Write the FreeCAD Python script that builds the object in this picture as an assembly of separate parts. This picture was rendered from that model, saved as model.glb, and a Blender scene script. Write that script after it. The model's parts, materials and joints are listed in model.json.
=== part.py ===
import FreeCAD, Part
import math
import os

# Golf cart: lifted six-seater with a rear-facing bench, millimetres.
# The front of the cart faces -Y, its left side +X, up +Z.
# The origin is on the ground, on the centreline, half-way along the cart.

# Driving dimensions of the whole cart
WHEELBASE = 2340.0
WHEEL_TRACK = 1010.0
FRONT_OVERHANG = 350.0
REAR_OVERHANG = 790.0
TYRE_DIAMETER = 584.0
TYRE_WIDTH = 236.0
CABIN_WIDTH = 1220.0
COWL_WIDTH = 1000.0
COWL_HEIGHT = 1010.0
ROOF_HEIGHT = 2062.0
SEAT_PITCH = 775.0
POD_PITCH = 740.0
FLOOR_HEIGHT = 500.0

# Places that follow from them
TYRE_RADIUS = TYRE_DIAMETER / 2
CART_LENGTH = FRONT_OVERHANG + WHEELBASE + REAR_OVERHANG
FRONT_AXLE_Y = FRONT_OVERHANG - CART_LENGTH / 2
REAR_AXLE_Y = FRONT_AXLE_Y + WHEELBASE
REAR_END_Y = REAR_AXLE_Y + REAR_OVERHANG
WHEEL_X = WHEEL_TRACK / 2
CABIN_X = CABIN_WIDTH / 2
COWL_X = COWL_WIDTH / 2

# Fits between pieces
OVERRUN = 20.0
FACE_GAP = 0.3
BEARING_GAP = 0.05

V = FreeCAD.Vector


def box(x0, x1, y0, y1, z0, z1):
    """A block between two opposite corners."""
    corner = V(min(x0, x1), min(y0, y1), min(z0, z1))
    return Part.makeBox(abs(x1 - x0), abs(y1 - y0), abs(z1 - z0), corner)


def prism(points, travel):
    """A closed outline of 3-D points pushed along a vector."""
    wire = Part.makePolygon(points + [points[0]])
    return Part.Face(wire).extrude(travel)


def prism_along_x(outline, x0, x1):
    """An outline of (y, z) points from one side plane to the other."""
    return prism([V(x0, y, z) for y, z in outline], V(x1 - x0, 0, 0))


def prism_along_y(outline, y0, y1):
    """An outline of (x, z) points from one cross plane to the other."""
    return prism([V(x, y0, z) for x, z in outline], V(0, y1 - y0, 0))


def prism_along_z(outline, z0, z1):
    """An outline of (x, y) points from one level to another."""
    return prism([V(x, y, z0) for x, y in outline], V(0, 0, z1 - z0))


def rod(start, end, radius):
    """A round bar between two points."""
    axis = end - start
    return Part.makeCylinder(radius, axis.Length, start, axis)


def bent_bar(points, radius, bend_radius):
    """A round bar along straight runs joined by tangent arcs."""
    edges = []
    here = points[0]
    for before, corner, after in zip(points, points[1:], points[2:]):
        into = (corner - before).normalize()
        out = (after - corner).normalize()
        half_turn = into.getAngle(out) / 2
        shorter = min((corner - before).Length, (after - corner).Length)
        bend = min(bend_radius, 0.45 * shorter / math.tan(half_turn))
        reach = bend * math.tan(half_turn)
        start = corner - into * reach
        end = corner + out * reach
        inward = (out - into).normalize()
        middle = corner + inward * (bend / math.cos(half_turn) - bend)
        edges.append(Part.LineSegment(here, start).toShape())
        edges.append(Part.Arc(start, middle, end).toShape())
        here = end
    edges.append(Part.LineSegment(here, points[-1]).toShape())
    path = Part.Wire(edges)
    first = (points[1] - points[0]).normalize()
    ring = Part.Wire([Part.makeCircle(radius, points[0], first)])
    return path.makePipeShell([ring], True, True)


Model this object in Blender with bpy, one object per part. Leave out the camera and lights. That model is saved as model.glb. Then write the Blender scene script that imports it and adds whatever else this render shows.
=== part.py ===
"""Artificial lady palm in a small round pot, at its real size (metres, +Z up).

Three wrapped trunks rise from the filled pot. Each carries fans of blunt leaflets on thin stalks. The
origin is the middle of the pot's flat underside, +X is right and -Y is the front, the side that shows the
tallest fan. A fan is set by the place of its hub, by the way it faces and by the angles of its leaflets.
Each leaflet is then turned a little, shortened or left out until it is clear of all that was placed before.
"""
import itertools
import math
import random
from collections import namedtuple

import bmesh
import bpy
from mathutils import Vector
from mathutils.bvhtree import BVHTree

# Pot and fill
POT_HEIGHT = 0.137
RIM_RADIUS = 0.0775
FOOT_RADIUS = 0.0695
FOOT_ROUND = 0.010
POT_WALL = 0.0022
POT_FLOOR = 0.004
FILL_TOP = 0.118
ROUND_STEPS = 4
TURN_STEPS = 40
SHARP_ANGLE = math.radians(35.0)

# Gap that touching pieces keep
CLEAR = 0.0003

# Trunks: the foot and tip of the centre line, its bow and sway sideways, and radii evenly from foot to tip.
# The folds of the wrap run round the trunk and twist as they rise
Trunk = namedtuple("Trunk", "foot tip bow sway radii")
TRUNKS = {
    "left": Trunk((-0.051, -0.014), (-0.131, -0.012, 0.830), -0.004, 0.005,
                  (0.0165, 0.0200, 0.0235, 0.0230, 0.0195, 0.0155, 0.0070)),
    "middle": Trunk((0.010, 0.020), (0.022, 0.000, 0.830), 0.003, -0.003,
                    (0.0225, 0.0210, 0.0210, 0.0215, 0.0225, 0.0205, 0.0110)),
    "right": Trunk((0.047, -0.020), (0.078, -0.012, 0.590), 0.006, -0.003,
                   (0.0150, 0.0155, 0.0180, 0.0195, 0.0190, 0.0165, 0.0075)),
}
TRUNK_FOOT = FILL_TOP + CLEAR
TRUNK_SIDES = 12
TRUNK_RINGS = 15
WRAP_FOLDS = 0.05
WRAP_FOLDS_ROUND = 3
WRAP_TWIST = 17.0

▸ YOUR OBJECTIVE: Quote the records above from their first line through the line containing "FLOOR_HEIGHT = 500.0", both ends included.

▸ ANSWER:
Write the FreeCAD Python script that builds the object in this picture as an assembly of separate parts. This picture was rendered from that model, saved as model.glb, and a Blender scene script. Write that script after it. The model's parts, materials and joints are listed in model.json.
=== part.py ===
import FreeCAD, Part
import math
import os

# Golf cart: lifted six-seater with a rear-facing bench, millimetres.
# The front of the cart faces -Y, its left side +X, up +Z.
# The origin is on the ground, on the centreline, half-way along the cart.

# Driving dimensions of the whole cart
WHEELBASE = 2340.0
WHEEL_TRACK = 1010.0
FRONT_OVERHANG = 350.0
REAR_OVERHANG = 790.0
TYRE_DIAMETER = 584.0
TYRE_WIDTH = 236.0
CABIN_WIDTH = 1220.0
COWL_WIDTH = 1000.0
COWL_HEIGHT = 1010.0
ROOF_HEIGHT = 2062.0
SEAT_PITCH = 775.0
POD_PITCH = 740.0
FLOOR_HEIGHT = 500.0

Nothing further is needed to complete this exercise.